Maybe I’m getting better at rolling with change, but it’s hard not to be selfish with this milestone. Two more weeks. It’ll be okay. I think I’m fine now. Until the last orchestra concert. This is the last time I’ll drive to the auditorium. Rules required tickets, but all available spaces “sold out.” I prepared myself, but forgot to bring tissue. A mask makes a good alternative.

I decide not to take video of this last performance. It’s getting recorded. I relax and enjoy the concert. Then my kid takes the stage and they play a piece he composed. And I cry, swallowing the little noises that come with overwhelming moments of life. This is what it’s like to birth a teen into adulthood.

Giftology 101

On Friday, my husband “retired” from his full-time job. The plan was to decorate the dining room, bake a coconut cake, and set up a golf outing with his friends. That was the plan. Plans don’t work well for me. Somehow, the day slipped away.

I reminded him to let me know when he would leave the office. 3:00. With traffic, that meant I’d have plenty of time to have everything ready by 4:00, even with a scheduled kid pick up from school. If he left the office at 3:00, I figured he’d be home by 4:00 at the earliest, 5:30 at the latest. I went about my day. Noon came and went and by 1:00, I get a message: “I’m on my way! They took me to lunch and said for me to go home afterward.”

Screech! Change of plans. No homemade coconut cake. Rush to the grocery store. Order balloons. Choose a cake from there. Pick out a card. No time for getting a tee time arranged with so many different possible dates and schedules. We’ll order take-out for dinner. Forget the decorated dining table. The house was still a mess.
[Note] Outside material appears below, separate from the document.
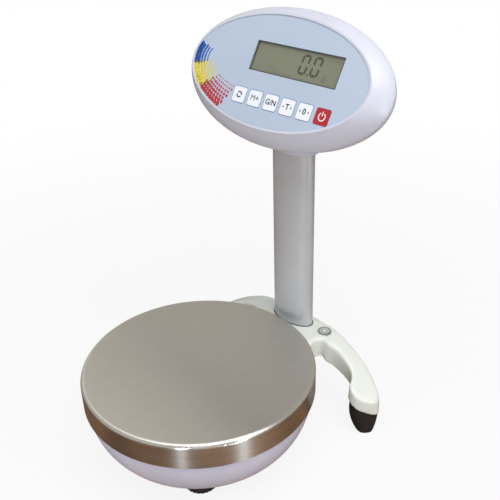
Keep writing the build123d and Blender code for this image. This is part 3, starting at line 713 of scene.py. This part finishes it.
# ---- sub-assemblies -------------------------------------------------------------------------
@dataclass
class CastBracket:
    """Rear casting with two arms, softened as a powder-coated casting is, and its rubber boots."""

    voxel: float = 1.1 * MM
    passes: int = 34
    step: float = 0.6                       # share of the way to the neighbours' mean in a pass
    socket_gap: float = 2.6 * MM            # kept sharp this far round the column
    level_gap: float = 2.2 * MM             # kept sharp this far round the level
    bowl_gap: float = 3.0 * MM              # kept sharp this far outside the bowl
    tongue: tuple[float, float] = (34 * MM, 8 * MM)     # half width, and drop below the column's foot
    rise: tuple[float, float] = (3 * MM, 5 * MM)        # start above the underside, and run-in
    # Dark ring round the column's foot: a painted shadow of the gap between column and casting.
    shadow_ring_gap: float = 0.05 * MM
    shadow_ring_width: float = 0.75 * MM
    shadow_ring_height: float = 0.25 * MM
    shadow_ring_points: int = 96
    boot_voxel: float = 0.8 * MM
    boot_passes: int = 12
    boot_rise: tuple[float, float] = (20 * MM, 8 * MM)  # start below the boot's top, and run-in
    # Underside of an arm: millimetres from the middle and above the floor.
    underside: tuple[tuple[float, float], ...] = ((46, 59.5), (78, 48.2), (100, 41), (112, 34), (130, 23.5))

    def softened(self, node: str, voxel: float, passes: int,
                 weight: Callable[[np.ndarray], np.ndarray]) -> bpy.types.Mesh:
        """Copy a CAD node's shape and round its edges.

        Args:
            node: the CAD node.
            voxel: grid size of the copy.
            passes: how many smoothing passes.
            weight: gives each point's share of the smoothing, from its place.

        Returns:
            The softened mesh.
        """
        shape = bmesh.new()
        shape.from_mesh(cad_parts[node].data)
        bmesh.ops.remove_doubles(shape, verts=shape.verts, dist=CAD_WELD)
        source = bpy.data.meshes.new(node + "_source")
        shape.to_mesh(source)
        shape.free()
        holder = bpy.data.objects.new(node + "_copy", source)
        remesh = holder.modifiers.new("grid", "REMESH")
        remesh.mode = "VOXEL"
        remesh.voxel_size = voxel
        mesh = plain_mesh(holder)
        points = np.zeros(len(mesh.vertices) * 3)
        mesh.vertices.foreach_get("co", points)
        points = points.reshape(-1, 3)
        edges = np.zeros(len(mesh.edges) * 2, dtype=np.int64)
        mesh.edges.foreach_get("vertices", edges)
        edges = edges.reshape(-1, 2)
        share = weight(points)[:, None]
        degree = np.bincount(edges.ravel(), minlength=len(points))[:, None]
        for _ in range(passes):
            total = np.zeros_like(points)
            np.add.at(total, edges[:, 0], points[edges[:, 1]])
            np.add.at(total, edges[:, 1], points[edges[:, 0]])
            points = points + self.step * share * (total / degree - points)
        mesh.vertices.foreach_set("co", points.ravel())
        mesh.polygons.foreach_set("use_smooth", [True] * len(mesh.polygons))
        return mesh

    def casting_weight(self, points: np.ndarray) -> np.ndarray:
        """Smooth all but the socket, the level's pocket, the tongue, the underside and the edge by the bowl.

        Args:
            points: places of the points.

        Returns:
            Each point's share of the smoothing, 0 to 1.
        """
        x, y, z = points.T
        middle, half = centre("column"), half_size("column")
        foot = middle.z - half.z
        keep = np.hypot((x - middle.x) / (half.x + self.socket_gap),
                        (y - middle.y) / (half.y + self.socket_gap)) < 1.0
        middle, half = centre("level_cup"), half_size("level_cup")
        keep |= np.hypot(x - middle.x, y - middle.y) < half.x + self.level_gap
        middle, half = centre("base_housing"), half_size("base_housing")
        keep |= np.hypot(x, y - middle.y) < half.x + self.bowl_gap
        keep |= (z < foot - self.tongue[1]) & (np.abs(x) < self.tongue[0])
        under = np.interp(np.abs(x), *(np.array(self.underside) * MM).T)
        above = np.clip((z - under - self.rise[0]) / self.rise[1], 0.0, 1.0)
        return np.where(keep, 0.0, above)

    def build(self, paint: Paint) -> None:
        """Make the casting, a dark ring painted round the column's foot as the shadow of the gap, and the
        boots.

        Args:
            paint: every finish, by name.
        """
        mesh = self.softened("rear_bracket", self.voxel, self.passes, self.casting_weight)
        casting = new_piece("cast_bracket", mesh, paint["powder_coat_white"])
        settle(casting, "frame", "cast_white", "rear_bracket")
        # Dark ring round the column's foot: painted shadow of the gap between column and casting.
        middle, half = centre("column"), half_size("column")
        turns = [2 * pi * i / self.shadow_ring_points for i in range(self.shadow_ring_points)]
        outer, inner = ([((half.x + gap) * cos(turn), (half.y + gap) * sin(turn)) for turn in turns]
                        for gap in (self.shadow_ring_width, self.shadow_ring_gap))
        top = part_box("rear_bracket")[1].z
        shadow_ring = moved(band(outer, inner, top - self.shadow_ring_height, top + self.shadow_ring_height), middle.x, middle.y)
        settle(new_piece("socket_shadow_ring", shadow_ring, paint["nylon_black_and_shadow"]), "frame", "dark_plastic")
        for side in ("left", "right"):
            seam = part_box(f"{side}_boot")[1].z

            def weight(points: np.ndarray) -> np.ndarray:
                """Round the lower edges only."""
                return np.clip((seam - self.boot_rise[0] - points[:, 2]) / self.boot_rise[1], 0.0, 1.0)

            mesh = self.softened(f"{side}_boot", self.boot_voxel, self.boot_passes, weight)
            boot = new_piece(f"{side}_rubber_boot", mesh, paint["rubber_brown_black"])
            settle(boot, "frame", "black_rubber", f"{side}_boot")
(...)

I arrived from the grocery store, a small boxed cake in one hand, a six pack of Coronas and strands of balloons trailing behind me in the other, relieved the card sitting on top of the box didn’t blow away. I tapped the front door with my foot, asking to be let in. His parting gifts and greeting cards from work welcomed me instead.

“Congratulations!”

I set everything on the table, trying not to let my tardiness bother me. “You got me balloons. And beer. Thank you.” It didn’t seem to bother him. He showed me the goods, pulling out one of the cards. The same exact card I selected. Out of 500 cards, I chose the same one his office staff did. And how is it I can’t match winning lottery ticket numbers?
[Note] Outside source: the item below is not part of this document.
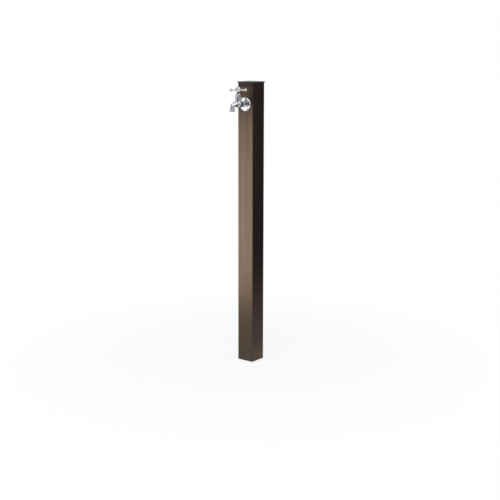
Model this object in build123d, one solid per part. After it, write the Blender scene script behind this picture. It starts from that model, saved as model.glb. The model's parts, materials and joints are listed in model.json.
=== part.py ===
from build123d import *
import math
import os

# A garden standpipe: a square bronze-finished aluminium post with a chrome bib tap near its top.
# A plug in the post's lower end holds the threaded water inlet, a rigid pipe climbs from it
# inside the post, and an elbow behind the front wall turns the water out to the tap. It is a
# screw-down tap: the cross handle turns a threaded spindle, which lifts a jumper valve off its
# seat. Sizes are in millimetres. The origin is the middle of the post's lower end, +Z is up and
# the tap faces -Y.

# Post
post_side = 65.0
post_wall = 2.0
post_corner_radius = 1.6
post_inner_radius = 0.6
overall_height = 1000.0
track_rib_depth = 4.0
track_rib_thickness = 2.0
track_clearance = 0.2
cut_overrun = 3.0

# Cap
cap_overhang = 2.1
cap_flange_thickness = 4.0
cap_skirt_height = 12.0
cap_wall = 3.6
cap_top_thickness = 3.0
cap_corner_radius = 2.2
cap_edge_round = 1.0
seam_chamfer = 0.5
cap_rib_thickness = 2.0
cap_leg_width = 30.0
cap_leg_length = 18.0
cap_leg_thickness = 2.2
cap_leg_clearance = 0.2

# Plug in the lower end
plug_plate = 4.0
plug_height = 16.0
plug_wall = 2.2
plug_clearance = 0.2
plug_web_thickness = 2.4

# Pipe and the joints at its two ends
pipe_outer_radius = 9.0
pipe_wall = 2.5
glue_clearance = 0.05
socket_depth = 14.0
inlet_thread_radius = 9.32
inlet_thread_length = 15.0
inlet_stop_thickness = 3.0
inlet_body_radius = 12.6
inlet_flange_radius = 15.0
inlet_flange_thickness = 3.0
lower_spacer_share = 0.32
upper_spacer_share = 0.68
spacer_height = 16.0
spacer_hub_wall = 3.0
spacer_arm_thickness = 3.0
spacer_pad_width = 18.0
spacer_pad_thickness = 2.4

# Elbow behind the front wall, its mounting plate and screws
tap_drop = 76.5
elbow_boss_radius = 14.6
elbow_flange_radius = 16.6
elbow_flange_thickness = 3.0
elbow_body_radius = 12.6
elbow_drop = 30.0
elbow_hole_clearance = 0.4
insert_wall = 2.5
insert_length = 16.0
plate_thickness = 3.6
plate_height = 56.0
plate_screw_spacing = 39.0
plate_screw_radius = 2.0
plate_screw_head_radius = 3.4
plate_screw_head_height = 2.2
plate_screw_length = 8.0
plate_screw_slot_width = 1.0
plate_screw_slot_depth = 1.0
screw_clearance = 0.1
screw_hole_clearance = 0.3

# Wall flange round the tap's inlet
flange_radius = 25.0
flange_height = 9.6
flange_rim_height = 1.0
flange_crown_radius = 12.6
flange_sheet = 0.9
flange_hole_clearance = 0.25

# Tap body, measured out from the post's front face and up from the tap's axis
tap_thread_radius = 9.9
thread_clearance = 0.05
shank_insertion = 13.0
shank_bore_radius = 6.5
collar_radius = 11.8
collar_width = 2.0
neck_radius = 10.2
stem_reach = 40.0
neck_flare = 0.8
chamber_radius = 12.6
chamber_rise = 1.6
chamber_shoulder_angle = 12.0
barrel_radius = 11.0
barrel_level = 16.0
barrel_height = 26.9
barrel_bead = 0.9
barrel_bead_height = 3.2
spigot_radius = 9.4
spigot_height = 5.6
valve_bore_radius = 7.7
valve_chamber_radius = 9.2
valve_chamber_top = 15.0
seat_level = -0.4
seat_thickness = 2.2
seat_bore_radius = 5.6
pocket_depth = 5.4
pocket_radius = 7.6
pocket_shell = 1.8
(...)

I revealed the golf outing gift, but let him know he’s in charge of finalizing arrangements. Tee times weren’t available as far out as I had planned to schedule one. We’d have takeout for dinner with a grocery store bakery cake for dessert. It turned out well. Not how I planned, but a celebration was had.

No matter how hard I try, somehow celebrations creep up on me. Birthdays. Anniversaries. Baby showers. Retirements. Mother’s Day. Oh, Mother’s Day. That’s on Sunday. This Sunday. I’ll add that to a pile of gifts yet to be purchased. The harder I try, the worse it gets. I eventually send gifts, no matter how late they may be. No one has yet to decline one.